I don't know. Maybe I'm just bitter. Maybe the way we interact is so far gone and my defenses so high I'm just looking for a reason to dislike him. But if we're going to continue this... whatever the hell this is, I need to just let go of my anger and move on. From all our sanity's sakes.
But if i just forgive and forget have I learned anything? It's been 8 years. And still I don't trust him. But then again why the hell should I? I know he lies to anyone about anything for any reason. How can I trust him when he claims to tell me the truth but can lie so easily to anyone else. I'm really not that dumb.
"Who cares?" he asks annoyed when I bring up his string of "little white lies". "It's got nothing to do with you," he tells me. Maybe. But like I tell him, I can't help but feel a little betrayed when he spends all his time with me but feels the need to make up these pretend dates and things he does with imaginary people in his life. Like I'm not good enough for him and he has to make things up. Whatever. Please tell me any other way I'm supposed to take this to make me feel like he's not ashamed of me.

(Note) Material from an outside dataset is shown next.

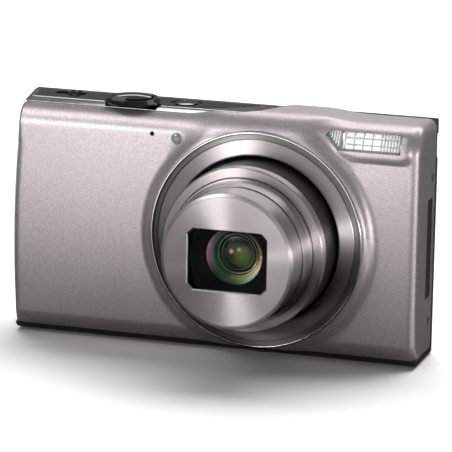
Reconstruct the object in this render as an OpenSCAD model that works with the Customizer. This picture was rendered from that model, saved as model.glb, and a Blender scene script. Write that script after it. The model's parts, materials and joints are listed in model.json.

I think the age difference is really starting to show. It's strange how six years can feel like twenty when you're thirty one to his twenty three. Guess I really have no right to play the maturity card this time. Especially after sending all those guys messages from his inbox telling them to "ask me bout my herpes" and "I have herpes, ask me how." Good times. He didn't appreciate that to much. I'm still watching my back. Keep your friends close and all, bygones.